SOURCE DATA -
┄┄┄┄┄┄┄┄┄┄┄┄┄┄┄┄┄┄┄┄

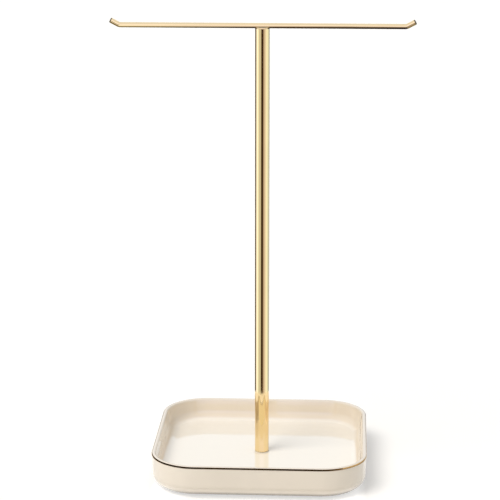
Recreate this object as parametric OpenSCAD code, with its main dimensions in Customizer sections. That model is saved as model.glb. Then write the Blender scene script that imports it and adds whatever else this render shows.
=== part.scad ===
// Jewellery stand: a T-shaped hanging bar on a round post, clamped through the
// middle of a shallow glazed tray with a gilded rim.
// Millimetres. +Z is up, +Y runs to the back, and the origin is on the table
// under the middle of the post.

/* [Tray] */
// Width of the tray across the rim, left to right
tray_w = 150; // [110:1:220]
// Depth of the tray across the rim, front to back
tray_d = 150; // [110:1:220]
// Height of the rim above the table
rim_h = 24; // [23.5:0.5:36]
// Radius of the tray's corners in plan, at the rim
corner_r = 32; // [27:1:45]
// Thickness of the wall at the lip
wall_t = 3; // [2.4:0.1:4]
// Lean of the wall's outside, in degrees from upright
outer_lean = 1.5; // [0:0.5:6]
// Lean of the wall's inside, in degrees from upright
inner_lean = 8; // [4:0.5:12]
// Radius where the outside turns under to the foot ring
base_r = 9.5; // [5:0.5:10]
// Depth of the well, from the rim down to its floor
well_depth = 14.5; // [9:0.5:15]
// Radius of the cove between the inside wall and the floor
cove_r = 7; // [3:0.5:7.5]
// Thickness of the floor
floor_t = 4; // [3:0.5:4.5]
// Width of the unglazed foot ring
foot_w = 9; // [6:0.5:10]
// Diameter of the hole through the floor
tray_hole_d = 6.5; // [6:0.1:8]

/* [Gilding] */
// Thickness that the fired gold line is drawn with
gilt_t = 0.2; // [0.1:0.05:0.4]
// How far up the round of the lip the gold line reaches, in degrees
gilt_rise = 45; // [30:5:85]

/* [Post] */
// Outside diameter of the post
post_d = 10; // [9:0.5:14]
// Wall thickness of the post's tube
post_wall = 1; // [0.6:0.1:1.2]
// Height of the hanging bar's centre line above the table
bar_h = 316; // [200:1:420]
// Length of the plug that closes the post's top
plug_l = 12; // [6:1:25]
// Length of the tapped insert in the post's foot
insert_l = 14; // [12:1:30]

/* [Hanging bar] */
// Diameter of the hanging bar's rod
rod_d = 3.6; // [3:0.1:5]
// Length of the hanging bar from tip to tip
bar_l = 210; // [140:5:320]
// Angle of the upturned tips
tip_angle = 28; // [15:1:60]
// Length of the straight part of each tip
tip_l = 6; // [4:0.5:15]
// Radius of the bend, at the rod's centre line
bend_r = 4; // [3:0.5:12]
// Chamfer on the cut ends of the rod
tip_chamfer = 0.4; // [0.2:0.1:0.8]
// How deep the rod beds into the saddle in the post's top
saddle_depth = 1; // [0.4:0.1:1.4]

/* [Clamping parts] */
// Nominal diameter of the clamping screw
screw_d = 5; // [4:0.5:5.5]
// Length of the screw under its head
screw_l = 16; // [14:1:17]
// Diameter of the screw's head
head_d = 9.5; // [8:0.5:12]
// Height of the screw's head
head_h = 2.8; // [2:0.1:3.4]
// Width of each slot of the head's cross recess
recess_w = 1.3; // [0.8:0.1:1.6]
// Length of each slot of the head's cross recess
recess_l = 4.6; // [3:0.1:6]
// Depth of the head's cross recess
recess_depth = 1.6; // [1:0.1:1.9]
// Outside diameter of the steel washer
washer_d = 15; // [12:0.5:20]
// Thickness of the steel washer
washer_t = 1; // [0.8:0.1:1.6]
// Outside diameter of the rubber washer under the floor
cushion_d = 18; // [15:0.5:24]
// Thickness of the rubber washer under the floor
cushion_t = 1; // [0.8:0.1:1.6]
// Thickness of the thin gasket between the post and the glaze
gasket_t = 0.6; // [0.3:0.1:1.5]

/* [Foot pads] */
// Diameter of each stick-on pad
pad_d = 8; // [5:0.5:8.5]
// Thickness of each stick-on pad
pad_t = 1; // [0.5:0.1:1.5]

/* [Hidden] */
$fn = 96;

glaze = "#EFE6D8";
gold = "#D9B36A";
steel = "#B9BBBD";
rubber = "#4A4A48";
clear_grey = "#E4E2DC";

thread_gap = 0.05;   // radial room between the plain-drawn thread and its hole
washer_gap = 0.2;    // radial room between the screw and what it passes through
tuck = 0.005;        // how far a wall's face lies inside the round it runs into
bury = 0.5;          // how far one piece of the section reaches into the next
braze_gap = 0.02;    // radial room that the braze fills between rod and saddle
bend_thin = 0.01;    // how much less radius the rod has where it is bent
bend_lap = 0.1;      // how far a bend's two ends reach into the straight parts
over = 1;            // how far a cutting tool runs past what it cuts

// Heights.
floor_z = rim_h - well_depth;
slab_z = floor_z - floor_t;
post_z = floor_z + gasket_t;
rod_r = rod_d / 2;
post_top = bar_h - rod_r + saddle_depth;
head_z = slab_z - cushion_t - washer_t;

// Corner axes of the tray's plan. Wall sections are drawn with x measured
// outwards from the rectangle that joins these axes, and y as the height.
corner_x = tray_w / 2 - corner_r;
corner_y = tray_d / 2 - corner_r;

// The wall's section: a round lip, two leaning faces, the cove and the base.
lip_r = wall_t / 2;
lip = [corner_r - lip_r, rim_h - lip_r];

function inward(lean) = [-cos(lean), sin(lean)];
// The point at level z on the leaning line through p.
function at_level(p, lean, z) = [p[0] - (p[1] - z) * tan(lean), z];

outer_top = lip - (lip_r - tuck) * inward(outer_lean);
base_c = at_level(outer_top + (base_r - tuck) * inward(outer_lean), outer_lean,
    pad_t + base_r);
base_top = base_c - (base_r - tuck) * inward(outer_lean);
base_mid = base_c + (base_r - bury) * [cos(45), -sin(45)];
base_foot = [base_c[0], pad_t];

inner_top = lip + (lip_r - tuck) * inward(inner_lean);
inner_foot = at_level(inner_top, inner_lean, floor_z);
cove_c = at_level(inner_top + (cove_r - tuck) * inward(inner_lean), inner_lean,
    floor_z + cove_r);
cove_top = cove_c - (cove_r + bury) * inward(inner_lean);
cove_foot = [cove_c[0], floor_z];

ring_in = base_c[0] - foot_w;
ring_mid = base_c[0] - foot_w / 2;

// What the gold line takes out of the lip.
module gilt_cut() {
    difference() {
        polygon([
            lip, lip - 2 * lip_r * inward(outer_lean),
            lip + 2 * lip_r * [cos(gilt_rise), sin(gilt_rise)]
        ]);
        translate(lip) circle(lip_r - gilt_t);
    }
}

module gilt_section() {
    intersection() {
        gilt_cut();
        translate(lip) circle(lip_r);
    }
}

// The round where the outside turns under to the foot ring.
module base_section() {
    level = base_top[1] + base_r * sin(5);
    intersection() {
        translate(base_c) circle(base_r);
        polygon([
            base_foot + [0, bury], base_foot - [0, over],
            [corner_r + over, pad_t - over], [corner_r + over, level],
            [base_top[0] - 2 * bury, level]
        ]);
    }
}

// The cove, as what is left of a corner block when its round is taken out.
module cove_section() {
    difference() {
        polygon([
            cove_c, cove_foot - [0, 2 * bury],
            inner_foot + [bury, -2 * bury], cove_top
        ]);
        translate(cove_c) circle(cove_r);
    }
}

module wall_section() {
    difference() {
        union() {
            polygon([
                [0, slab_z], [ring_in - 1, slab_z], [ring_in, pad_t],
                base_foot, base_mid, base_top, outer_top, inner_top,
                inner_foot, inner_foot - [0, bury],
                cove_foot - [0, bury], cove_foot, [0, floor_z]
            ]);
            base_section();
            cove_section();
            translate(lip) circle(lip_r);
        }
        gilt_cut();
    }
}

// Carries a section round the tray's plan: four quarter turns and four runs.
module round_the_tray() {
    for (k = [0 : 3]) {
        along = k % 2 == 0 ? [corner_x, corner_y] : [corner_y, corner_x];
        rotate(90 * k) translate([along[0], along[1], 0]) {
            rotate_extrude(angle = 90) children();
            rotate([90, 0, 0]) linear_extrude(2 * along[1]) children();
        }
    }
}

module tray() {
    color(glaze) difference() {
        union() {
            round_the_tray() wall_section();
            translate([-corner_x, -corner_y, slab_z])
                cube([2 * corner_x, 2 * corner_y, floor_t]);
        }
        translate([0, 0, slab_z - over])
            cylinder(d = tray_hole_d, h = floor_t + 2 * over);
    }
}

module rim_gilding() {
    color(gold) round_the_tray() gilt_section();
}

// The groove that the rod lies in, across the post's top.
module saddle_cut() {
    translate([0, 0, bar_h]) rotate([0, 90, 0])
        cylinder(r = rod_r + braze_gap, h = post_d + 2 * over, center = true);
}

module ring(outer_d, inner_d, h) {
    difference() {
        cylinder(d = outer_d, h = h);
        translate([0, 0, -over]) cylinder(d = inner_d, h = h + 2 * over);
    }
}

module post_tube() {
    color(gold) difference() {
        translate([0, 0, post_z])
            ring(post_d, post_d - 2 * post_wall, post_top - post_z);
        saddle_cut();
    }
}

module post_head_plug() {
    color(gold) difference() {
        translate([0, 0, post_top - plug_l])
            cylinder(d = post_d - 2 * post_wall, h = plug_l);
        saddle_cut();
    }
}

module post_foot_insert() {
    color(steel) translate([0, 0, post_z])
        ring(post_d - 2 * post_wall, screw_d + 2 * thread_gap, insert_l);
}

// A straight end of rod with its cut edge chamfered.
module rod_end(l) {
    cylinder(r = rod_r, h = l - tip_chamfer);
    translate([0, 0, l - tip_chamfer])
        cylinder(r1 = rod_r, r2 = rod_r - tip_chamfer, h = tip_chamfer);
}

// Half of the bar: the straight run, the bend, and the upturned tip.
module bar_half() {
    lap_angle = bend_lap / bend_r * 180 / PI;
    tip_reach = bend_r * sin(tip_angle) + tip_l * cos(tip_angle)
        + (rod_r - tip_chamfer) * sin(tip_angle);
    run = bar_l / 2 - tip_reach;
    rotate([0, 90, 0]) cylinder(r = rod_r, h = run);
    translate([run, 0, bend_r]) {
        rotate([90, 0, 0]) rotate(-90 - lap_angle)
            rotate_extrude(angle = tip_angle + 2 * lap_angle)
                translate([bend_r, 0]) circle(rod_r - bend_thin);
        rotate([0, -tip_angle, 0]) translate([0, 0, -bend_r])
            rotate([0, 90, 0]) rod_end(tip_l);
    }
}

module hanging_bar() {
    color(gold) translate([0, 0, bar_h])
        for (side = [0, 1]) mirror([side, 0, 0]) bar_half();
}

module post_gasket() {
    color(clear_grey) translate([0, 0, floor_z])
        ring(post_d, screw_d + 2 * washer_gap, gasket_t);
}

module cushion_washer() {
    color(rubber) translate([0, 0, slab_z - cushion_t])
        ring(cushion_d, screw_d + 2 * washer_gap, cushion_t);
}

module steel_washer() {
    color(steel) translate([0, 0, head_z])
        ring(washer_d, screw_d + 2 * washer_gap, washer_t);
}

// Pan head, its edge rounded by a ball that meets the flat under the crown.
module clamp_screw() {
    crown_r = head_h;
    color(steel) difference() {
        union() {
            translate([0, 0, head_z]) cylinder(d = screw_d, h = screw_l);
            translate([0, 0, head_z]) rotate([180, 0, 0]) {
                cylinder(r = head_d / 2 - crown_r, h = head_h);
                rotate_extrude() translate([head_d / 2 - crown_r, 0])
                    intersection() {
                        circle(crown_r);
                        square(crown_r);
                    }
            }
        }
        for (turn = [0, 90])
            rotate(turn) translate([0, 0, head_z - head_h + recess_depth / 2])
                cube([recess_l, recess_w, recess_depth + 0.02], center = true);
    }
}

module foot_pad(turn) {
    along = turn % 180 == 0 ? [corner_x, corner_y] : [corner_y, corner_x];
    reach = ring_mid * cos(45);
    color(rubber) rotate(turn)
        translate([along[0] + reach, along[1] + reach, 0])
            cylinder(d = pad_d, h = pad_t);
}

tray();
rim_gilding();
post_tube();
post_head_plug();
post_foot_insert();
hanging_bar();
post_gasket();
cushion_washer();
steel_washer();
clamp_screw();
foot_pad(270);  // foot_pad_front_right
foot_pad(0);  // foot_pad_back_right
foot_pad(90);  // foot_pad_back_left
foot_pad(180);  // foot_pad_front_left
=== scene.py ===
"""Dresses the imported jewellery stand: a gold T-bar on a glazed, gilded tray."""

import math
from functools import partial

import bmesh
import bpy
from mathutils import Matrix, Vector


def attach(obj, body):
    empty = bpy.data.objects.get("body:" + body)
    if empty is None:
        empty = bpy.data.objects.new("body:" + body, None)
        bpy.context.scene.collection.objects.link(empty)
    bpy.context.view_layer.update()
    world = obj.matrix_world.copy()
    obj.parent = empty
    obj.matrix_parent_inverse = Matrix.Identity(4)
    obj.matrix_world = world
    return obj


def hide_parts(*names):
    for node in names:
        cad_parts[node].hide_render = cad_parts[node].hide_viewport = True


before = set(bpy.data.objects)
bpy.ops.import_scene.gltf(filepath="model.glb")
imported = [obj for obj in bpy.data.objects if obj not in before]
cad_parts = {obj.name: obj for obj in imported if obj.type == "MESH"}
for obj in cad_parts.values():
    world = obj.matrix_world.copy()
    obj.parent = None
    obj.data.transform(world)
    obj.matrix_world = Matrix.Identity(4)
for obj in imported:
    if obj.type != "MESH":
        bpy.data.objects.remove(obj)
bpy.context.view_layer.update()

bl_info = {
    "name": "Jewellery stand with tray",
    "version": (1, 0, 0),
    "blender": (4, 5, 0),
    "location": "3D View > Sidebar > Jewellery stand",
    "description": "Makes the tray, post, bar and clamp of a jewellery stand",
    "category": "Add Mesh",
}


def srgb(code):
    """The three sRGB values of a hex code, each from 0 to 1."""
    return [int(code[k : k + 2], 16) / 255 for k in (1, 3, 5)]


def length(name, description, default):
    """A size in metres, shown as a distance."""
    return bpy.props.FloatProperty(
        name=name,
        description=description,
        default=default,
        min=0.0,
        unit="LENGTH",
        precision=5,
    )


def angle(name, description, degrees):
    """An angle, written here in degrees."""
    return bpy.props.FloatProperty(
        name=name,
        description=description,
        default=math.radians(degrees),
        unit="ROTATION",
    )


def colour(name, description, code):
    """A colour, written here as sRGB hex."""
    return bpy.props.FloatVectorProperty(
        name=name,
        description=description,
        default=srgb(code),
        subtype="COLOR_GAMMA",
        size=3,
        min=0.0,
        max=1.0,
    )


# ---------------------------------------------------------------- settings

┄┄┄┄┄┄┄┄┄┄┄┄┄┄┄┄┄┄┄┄

THE REQUEST -
Can you repeat, word for word, every line above from the one containing "cylinder(r = head_d" down to the one containing "before = set(bpy.data.objects)", including both?

WRITTEN RESPONSE -
                cylinder(r = head_d / 2 - crown_r, h = head_h);
                rotate_extrude() translate([head_d / 2 - crown_r, 0])
                    intersection() {
                        circle(crown_r);
                        square(crown_r);
                    }
            }
        }
        for (turn = [0, 90])
            rotate(turn) translate([0, 0, head_z - head_h + recess_depth / 2])
                cube([recess_l, recess_w, recess_depth + 0.02], center = true);
    }
}

module foot_pad(turn) {
    along = turn % 180 == 0 ? [corner_x, corner_y] : [corner_y, corner_x];
    reach = ring_mid * cos(45);
    color(rubber) rotate(turn)
        translate([along[0] + reach, along[1] + reach, 0])
            cylinder(d = pad_d, h = pad_t);
}

tray();
rim_gilding();
post_tube();
post_head_plug();
post_foot_insert();
hanging_bar();
post_gasket();
cushion_washer();
steel_washer();
clamp_screw();
foot_pad(270);  // foot_pad_front_right
foot_pad(0);  // foot_pad_back_right
foot_pad(90);  // foot_pad_back_left
foot_pad(180);  // foot_pad_front_left
=== scene.py ===
"""Dresses the imported jewellery stand: a gold T-bar on a glazed, gilded tray."""

import math
from functools import partial

import bmesh
import bpy
from mathutils import Matrix, Vector


def attach(obj, body):
    empty = bpy.data.objects.get("body:" + body)
    if empty is None:
        empty = bpy.data.objects.new("body:" + body, None)
        bpy.context.scene.collection.objects.link(empty)
    bpy.context.view_layer.update()
    world = obj.matrix_world.copy()
    obj.parent = empty
    obj.matrix_parent_inverse = Matrix.Identity(4)
    obj.matrix_world = world
    return obj


def hide_parts(*names):
    for node in names:
        cad_parts[node].hide_render = cad_parts[node].hide_viewport = True


before = set(bpy.data.objects)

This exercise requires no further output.